In a manner not dissimilar similar to how it took me eight years of mowing two two-acre lawns every week (I'm since retired) to start listening to podcasts, I've only just – after 11 years of running nearly every day – started listening to audiobooks (also a recent first) during the day's run. While my latent drummer muscle memory makes music-while-running a likely non-starter (as I will either run in tempo with the music or attempt to fit the music in my head to my tempo ) audiobooks present none of those difficulties (though they have their own, chief among them being a difficulty in processing everything that's coming at me, like listening to someone who won't shut up).
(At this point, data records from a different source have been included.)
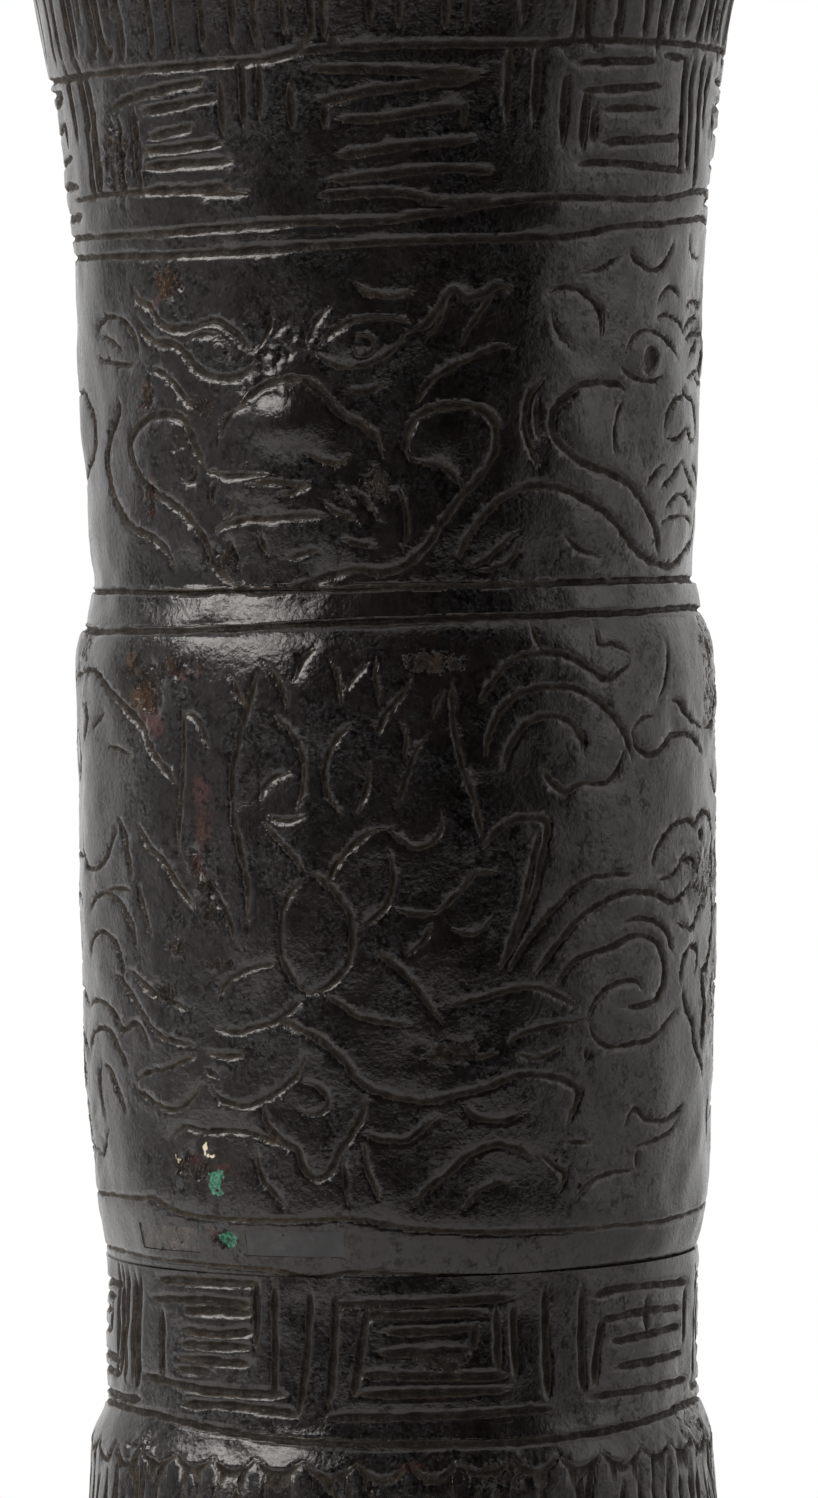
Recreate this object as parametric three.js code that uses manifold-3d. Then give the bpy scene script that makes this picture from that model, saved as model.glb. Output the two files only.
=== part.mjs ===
// A bronze gu: a tall flower vase in the shape of an old ritual beaker, with a trumpet neck, a swelling
// knop at the waist and a spreading hollow foot. It was cast in three rings. A spigot on the neck and one
// on the foot enter the sockets of the knop and are soldered there, a loose disc closes the vessel above
// the hollow foot, and small plates fill the holes that the casting cores left in the wall.
// Millimetres, +Z up. The origin is the centre of the ring that the foot stands on.
import * as THREE from "three";
import { mergeVertices } from "three/addons/utils/BufferGeometryUtils.js";
import Module from "manifold-3d";

const wasm = await Module();
wasm.setup();

// The three castings, from the ground up
const FOOT_HEIGHT = 101;
const KNOP_HEIGHT = 59.5;
const NECK_HEIGHT = 138;

// Radii of the outside
const FOOT_RIM_RADIUS = 50;
const FOOT_FLARE_RADIUS = 47.5;
const FOOT_SHOULDER_RADIUS = 28.6;
const FOOT_WAIST_RADIUS = 27.5;
const KNOP_RADIUS = 30;
const KNOP_TOP_DRAW = 1.2;
const KNOP_BOTTOM_DRAW = 2.0;
const NECK_RADIUS = 28.2;
const NECK_BEAD_RADIUS = 28.7;
const MOUTH_RADIUS = 75;

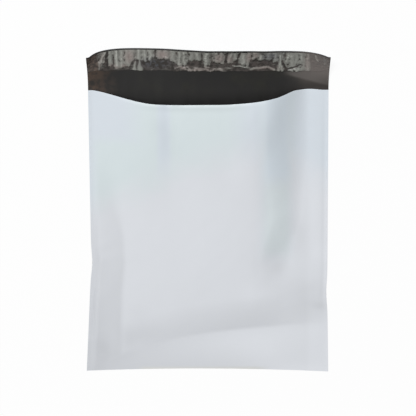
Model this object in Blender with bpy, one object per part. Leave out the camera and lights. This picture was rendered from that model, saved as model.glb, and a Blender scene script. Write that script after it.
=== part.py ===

General practice: if I like what I'm hearing – as I do now, with Rick Rubin reading his own THE CREATIVE ACT (reminds me of David Lynch's CATCHING THE BIG FISH) – I buy the physical book both for easy revisitation and as a repository of noted memory. Along with Rubin, the other one that got that treatment was James Clear's ATOMIC HABITS (excellent, by the way. Might re-listen at some point). What both have in common was that the author themselves read the book; in Rubin's case particularly, it felt like / feels like I'm working with him; I get why artists want to. Can't imagine standard audiobook guy voice having the same impact – though standard audiobook guy reading certain lines is amusing in and of itself.

Sticking with non-fiction of the manual/idea variety for now (though I might add poetry), things that I have a harder time making myself make the time to sit and read each day. Philosophy, too.